In fact, one watches The Possession feeling that pretty much everyone involved surely had better things to do. Morgan, who can be quite fun in colorful, meaty roles like the Comedian in Watchmen, is wasted here in the bumbling-dad-who’s-too- distracted-by-work-to-remember-his-daughter’s-dance-recital role. (Honestly, when was the last time you saw a scene where a kid reminded a divorced dad of a show he or she was going to be in, and the dad didn’t forget?) Sedgwick, so compelling on The Closer (once you get past her fake Southern accent), again demonstrates horrible taste in hiatus projects (see also Man on a Ledge. Actually, come to think of it, don’t). So it’s hard not to feel annoyed at the film for distracting its two adult leads from doing more interesting material, and distracting its two child leads from doing normal child things with their days like hanging with their friends at the mall.

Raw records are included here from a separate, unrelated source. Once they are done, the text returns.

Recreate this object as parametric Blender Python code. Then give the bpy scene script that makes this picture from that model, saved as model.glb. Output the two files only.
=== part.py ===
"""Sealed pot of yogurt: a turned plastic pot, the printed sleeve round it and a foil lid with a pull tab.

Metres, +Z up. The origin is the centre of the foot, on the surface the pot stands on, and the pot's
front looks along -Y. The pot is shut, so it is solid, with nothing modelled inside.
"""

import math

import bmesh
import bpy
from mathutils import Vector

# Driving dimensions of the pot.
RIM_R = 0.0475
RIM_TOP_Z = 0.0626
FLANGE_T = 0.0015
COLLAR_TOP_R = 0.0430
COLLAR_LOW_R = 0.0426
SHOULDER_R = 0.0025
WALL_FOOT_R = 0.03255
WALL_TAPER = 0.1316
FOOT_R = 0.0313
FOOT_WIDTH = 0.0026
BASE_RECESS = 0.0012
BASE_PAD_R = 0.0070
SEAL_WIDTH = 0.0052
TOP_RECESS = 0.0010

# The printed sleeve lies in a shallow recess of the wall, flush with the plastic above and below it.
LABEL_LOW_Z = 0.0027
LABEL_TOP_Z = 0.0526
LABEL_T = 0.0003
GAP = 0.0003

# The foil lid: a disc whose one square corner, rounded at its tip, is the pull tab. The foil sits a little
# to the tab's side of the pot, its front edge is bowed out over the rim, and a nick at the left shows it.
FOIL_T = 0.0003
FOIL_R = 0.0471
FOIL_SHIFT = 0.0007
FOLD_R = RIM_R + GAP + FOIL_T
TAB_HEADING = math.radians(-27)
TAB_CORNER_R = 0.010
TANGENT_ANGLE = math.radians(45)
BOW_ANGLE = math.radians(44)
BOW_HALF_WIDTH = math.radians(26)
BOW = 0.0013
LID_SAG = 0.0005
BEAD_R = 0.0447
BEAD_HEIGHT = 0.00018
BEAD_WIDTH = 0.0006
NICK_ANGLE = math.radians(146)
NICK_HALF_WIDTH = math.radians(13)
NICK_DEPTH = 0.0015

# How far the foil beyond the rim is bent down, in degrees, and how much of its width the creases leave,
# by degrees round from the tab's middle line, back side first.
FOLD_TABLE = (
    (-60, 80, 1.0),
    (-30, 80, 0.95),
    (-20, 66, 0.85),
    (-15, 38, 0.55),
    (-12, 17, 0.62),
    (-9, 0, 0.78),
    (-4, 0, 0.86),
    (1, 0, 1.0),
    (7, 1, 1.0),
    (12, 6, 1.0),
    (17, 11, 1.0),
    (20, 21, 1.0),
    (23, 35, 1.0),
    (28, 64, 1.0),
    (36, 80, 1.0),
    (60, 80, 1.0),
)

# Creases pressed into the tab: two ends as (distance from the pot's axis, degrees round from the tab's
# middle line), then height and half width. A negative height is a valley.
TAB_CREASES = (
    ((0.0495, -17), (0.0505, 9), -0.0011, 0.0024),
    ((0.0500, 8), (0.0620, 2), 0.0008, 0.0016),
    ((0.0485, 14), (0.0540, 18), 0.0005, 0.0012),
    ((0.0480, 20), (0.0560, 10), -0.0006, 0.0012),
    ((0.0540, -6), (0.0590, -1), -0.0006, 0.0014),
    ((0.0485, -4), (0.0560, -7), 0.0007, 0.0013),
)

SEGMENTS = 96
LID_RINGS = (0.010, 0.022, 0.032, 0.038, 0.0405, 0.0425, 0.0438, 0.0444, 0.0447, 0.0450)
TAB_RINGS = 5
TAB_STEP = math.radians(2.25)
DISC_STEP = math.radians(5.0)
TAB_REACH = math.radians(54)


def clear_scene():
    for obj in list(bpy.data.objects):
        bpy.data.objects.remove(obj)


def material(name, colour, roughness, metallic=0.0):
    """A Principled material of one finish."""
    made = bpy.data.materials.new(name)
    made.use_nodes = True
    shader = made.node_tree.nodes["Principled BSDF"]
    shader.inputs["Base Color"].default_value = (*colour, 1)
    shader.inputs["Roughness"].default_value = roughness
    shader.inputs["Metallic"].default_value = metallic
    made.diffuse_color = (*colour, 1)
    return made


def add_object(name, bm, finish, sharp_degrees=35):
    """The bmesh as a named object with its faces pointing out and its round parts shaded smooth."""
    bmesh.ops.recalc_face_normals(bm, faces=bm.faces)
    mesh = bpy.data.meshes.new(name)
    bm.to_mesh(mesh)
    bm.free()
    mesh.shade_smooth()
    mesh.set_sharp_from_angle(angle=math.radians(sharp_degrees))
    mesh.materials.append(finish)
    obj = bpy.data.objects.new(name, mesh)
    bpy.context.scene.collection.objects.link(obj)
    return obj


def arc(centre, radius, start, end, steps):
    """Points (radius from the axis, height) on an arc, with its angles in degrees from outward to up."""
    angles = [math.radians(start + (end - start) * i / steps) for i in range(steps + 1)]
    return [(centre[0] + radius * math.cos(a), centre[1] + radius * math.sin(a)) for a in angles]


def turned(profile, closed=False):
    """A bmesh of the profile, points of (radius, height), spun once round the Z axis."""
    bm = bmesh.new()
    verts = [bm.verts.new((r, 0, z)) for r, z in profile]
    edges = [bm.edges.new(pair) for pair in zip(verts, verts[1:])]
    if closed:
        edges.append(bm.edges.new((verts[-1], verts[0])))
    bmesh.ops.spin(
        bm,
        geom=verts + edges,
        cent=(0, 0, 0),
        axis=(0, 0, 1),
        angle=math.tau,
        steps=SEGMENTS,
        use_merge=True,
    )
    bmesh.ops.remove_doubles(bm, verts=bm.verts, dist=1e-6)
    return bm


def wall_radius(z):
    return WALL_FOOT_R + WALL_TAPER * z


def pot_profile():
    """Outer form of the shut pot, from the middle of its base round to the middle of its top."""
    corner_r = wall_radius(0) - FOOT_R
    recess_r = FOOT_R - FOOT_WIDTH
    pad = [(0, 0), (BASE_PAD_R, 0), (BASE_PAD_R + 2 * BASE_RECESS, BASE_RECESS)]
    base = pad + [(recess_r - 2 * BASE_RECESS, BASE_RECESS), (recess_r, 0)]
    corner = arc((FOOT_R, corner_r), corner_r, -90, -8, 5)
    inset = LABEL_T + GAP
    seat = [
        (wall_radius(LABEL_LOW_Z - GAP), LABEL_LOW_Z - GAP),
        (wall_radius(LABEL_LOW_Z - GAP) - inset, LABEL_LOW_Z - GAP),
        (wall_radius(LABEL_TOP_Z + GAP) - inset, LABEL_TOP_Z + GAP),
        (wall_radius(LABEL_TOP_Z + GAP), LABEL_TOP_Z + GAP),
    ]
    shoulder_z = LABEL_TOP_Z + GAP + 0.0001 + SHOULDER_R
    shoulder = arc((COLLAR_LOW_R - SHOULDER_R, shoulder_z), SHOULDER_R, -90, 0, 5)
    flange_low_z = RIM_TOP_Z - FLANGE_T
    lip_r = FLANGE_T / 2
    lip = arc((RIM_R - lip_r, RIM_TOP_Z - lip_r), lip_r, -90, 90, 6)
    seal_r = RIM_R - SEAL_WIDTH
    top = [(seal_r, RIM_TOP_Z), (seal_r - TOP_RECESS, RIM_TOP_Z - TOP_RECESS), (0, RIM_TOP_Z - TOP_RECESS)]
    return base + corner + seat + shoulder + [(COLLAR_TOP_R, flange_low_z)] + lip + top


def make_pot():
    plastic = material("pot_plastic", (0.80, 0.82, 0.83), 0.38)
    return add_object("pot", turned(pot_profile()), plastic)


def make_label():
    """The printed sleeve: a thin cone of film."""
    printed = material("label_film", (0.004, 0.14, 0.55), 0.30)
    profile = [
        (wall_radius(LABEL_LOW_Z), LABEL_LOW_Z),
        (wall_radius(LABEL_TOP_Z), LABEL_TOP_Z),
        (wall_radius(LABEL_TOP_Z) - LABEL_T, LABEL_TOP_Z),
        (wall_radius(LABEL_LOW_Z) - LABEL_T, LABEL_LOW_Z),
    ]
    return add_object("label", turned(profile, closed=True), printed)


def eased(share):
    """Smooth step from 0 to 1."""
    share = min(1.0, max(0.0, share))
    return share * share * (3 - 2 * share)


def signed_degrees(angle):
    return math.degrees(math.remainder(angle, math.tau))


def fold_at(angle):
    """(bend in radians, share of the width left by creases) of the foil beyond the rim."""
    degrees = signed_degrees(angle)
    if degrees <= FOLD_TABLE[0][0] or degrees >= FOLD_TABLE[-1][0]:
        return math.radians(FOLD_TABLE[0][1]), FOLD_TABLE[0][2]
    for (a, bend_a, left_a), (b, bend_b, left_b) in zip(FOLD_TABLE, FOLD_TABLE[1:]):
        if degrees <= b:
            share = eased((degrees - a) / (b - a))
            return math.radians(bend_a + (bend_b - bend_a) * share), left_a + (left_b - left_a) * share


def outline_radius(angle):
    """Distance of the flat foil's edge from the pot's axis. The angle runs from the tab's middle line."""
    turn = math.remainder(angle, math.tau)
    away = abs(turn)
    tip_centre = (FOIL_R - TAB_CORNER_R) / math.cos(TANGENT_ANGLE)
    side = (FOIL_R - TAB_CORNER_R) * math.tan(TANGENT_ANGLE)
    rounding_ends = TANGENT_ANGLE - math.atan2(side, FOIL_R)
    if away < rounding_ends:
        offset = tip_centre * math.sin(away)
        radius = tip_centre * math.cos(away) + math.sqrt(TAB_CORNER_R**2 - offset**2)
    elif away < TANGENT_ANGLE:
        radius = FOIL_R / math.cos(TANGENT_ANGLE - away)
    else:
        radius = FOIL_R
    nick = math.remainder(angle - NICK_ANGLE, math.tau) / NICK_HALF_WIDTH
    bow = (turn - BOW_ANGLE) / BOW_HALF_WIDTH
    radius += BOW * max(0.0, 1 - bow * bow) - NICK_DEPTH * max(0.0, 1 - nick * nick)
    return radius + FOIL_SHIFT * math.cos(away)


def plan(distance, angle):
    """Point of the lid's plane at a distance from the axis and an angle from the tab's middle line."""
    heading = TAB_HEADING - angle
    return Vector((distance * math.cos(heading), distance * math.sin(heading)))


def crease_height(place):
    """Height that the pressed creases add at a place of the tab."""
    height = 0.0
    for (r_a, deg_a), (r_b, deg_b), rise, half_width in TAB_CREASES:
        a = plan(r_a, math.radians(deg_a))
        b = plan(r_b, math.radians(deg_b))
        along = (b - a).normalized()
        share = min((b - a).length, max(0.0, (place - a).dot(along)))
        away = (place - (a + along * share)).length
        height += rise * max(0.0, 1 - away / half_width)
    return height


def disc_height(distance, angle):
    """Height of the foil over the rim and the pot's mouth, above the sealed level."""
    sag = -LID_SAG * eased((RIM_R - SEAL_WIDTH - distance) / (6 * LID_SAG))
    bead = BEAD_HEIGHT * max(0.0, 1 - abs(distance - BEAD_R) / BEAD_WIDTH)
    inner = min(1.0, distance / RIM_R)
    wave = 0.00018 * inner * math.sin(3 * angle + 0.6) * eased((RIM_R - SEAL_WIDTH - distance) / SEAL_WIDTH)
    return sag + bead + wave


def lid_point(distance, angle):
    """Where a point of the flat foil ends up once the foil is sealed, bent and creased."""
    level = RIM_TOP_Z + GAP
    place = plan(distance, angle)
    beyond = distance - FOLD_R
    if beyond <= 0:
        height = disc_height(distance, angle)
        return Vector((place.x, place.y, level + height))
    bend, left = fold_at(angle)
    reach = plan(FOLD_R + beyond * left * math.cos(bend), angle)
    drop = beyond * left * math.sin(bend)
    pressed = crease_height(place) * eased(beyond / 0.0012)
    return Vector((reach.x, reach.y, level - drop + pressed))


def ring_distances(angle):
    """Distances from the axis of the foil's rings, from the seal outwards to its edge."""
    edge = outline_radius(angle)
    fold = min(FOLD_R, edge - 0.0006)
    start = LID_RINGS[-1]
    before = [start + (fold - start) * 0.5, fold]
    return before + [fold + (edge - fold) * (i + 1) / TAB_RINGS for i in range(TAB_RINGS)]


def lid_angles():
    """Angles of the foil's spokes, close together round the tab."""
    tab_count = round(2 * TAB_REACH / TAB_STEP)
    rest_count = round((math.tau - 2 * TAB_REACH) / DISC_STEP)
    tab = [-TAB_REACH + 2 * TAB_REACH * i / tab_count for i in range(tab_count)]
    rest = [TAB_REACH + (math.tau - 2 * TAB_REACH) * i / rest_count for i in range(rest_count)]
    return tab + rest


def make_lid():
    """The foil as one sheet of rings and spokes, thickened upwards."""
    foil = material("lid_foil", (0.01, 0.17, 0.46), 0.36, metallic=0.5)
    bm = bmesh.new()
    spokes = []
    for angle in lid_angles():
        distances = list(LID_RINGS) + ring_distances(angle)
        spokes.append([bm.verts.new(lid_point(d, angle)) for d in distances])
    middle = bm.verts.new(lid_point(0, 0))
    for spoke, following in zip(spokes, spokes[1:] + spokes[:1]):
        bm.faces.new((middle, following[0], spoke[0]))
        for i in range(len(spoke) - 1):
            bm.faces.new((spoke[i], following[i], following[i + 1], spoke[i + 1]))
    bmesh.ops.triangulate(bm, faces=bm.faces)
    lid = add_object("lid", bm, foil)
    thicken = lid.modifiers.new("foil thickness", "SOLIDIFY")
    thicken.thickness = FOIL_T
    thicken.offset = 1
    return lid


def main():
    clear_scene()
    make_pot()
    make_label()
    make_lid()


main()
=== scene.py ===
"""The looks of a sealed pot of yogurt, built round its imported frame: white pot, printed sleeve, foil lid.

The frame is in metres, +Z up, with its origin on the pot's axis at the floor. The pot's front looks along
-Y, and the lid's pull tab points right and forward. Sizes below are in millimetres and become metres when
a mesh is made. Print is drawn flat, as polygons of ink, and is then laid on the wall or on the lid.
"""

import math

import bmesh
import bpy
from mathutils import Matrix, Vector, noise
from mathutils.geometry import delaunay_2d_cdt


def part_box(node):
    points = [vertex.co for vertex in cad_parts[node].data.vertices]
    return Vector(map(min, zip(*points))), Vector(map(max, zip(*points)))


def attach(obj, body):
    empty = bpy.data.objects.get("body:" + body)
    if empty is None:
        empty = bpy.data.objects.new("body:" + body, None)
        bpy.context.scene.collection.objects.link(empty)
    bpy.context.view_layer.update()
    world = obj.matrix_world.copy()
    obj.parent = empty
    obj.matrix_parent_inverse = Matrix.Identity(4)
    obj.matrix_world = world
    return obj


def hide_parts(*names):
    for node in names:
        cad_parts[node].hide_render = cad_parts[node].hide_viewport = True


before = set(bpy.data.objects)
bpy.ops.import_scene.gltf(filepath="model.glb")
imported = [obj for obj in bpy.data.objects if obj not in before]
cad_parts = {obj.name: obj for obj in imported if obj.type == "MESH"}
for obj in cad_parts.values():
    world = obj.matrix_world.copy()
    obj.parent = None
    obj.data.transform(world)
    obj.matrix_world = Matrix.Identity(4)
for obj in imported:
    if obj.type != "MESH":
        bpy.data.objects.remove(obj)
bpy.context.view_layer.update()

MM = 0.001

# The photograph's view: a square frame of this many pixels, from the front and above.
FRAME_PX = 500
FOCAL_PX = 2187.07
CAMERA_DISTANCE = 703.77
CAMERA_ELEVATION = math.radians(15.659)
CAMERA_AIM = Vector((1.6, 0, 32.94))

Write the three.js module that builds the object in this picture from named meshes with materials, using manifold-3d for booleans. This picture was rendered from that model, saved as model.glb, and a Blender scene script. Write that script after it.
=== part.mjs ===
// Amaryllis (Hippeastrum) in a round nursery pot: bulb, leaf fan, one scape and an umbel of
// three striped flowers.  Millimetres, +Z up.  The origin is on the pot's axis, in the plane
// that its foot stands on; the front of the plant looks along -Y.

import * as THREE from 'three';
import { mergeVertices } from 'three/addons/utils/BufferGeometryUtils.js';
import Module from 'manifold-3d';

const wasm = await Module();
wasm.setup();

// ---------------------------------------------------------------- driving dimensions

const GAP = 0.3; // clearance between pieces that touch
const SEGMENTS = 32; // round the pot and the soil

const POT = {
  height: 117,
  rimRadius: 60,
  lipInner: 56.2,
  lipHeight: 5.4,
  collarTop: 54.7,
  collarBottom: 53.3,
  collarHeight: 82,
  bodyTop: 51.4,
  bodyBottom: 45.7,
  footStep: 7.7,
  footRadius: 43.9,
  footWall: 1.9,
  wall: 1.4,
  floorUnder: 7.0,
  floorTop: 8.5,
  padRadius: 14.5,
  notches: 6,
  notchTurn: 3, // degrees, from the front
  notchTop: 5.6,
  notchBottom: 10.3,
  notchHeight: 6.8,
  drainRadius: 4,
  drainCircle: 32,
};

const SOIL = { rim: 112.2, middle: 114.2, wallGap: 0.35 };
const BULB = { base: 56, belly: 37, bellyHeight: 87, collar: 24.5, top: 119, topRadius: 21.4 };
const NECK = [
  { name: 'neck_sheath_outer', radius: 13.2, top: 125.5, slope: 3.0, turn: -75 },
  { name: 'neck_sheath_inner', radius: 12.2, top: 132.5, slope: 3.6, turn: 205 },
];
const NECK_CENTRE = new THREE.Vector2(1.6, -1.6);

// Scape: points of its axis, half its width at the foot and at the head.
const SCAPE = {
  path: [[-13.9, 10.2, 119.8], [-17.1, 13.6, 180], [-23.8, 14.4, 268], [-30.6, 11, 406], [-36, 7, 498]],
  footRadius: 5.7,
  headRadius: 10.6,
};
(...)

So in short: Boogeyman is pretty much a non-experience, and The Possession is either a depressing experience or a giggle-inducing experience, depending on your mood and whom you see it with and what you smoke beforehand.

The Decision

There was a time, beginning around his first two Evil Dead movies and progressing into his mid-career with films like Darkman and A Simple Plan, when the name Sam Raimi on a film generated genuine excitement among film geeks, particularly as a director. But as a producer, he’s basically satisfied with cashing paychecks as the new Roger Corman, cranking out these low-budget schlockfests in hopes of packing enough stoner teens in on opening night that the film comes out ahead and can generate some easy overseas revenue. Do I really want to encourage anyone to see either of these feeble excuses for movies that, combined, ate up three hours I’ll never get back, and seemed like much more? Well, yeah, that’s what we do here at Movie Smackdown. Given that, I’ll pick the arguably less-boring The Possession, especially for those who are die-hard Matisyahu fans or perhaps need 90 minutes of background noise while they eat popcorn. Better idea, though? Watch a real movie like Evil Dead or The Exorcist. Or, I dunno, go out and play! Summer’s not over yet.